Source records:
= = = = = = =

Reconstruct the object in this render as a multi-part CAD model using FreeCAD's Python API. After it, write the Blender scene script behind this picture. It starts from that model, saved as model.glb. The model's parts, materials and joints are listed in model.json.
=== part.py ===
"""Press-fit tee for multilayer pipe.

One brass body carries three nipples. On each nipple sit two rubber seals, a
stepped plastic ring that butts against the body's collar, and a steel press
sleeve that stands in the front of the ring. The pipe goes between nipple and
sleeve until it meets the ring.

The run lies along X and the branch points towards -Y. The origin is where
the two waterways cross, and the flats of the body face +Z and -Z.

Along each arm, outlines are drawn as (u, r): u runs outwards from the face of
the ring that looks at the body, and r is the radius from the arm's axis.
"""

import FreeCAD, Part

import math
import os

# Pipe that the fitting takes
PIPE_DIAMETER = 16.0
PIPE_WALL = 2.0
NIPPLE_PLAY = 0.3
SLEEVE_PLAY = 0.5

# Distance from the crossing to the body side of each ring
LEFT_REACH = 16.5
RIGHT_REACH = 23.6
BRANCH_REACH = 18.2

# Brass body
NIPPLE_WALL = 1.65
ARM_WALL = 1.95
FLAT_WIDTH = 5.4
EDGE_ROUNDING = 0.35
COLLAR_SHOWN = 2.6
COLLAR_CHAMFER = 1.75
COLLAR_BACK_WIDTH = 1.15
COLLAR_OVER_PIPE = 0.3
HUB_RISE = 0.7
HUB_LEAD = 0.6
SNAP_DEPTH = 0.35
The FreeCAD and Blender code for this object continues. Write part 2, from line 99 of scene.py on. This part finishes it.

= = = = = = =

* The exercise *
Above are some records; repeat all of them exactly.

* Response to this exercise *
Reconstruct the object in this render as a multi-part CAD model using FreeCAD's Python API. After it, write the Blender scene script behind this picture. It starts from that model, saved as model.glb. The model's parts, materials and joints are listed in model.json.
=== part.py ===
"""Press-fit tee for multilayer pipe.

One brass body carries three nipples. On each nipple sit two rubber seals, a
stepped plastic ring that butts against the body's collar, and a steel press
sleeve that stands in the front of the ring. The pipe goes between nipple and
sleeve until it meets the ring.

The run lies along X and the branch points towards -Y. The origin is where
the two waterways cross, and the flats of the body face +Z and -Z.

Along each arm, outlines are drawn as (u, r): u runs outwards from the face of
the ring that looks at the body, and r is the radius from the arm's axis.
"""

import FreeCAD, Part

import math
import os

# Pipe that the fitting takes
PIPE_DIAMETER = 16.0
PIPE_WALL = 2.0
NIPPLE_PLAY = 0.3
SLEEVE_PLAY = 0.5

# Distance from the crossing to the body side of each ring
LEFT_REACH = 16.5
RIGHT_REACH = 23.6
BRANCH_REACH = 18.2

# Brass body
NIPPLE_WALL = 1.65
ARM_WALL = 1.95
FLAT_WIDTH = 5.4
EDGE_ROUNDING = 0.35
COLLAR_SHOWN = 2.6
COLLAR_CHAMFER = 1.75
COLLAR_BACK_WIDTH = 1.15
COLLAR_OVER_PIPE = 0.3
HUB_RISE = 0.7
HUB_LEAD = 0.6
SNAP_DEPTH = 0.35
The FreeCAD and Blender code for this object continues. Write part 2, from line 99 of scene.py on. This part finishes it.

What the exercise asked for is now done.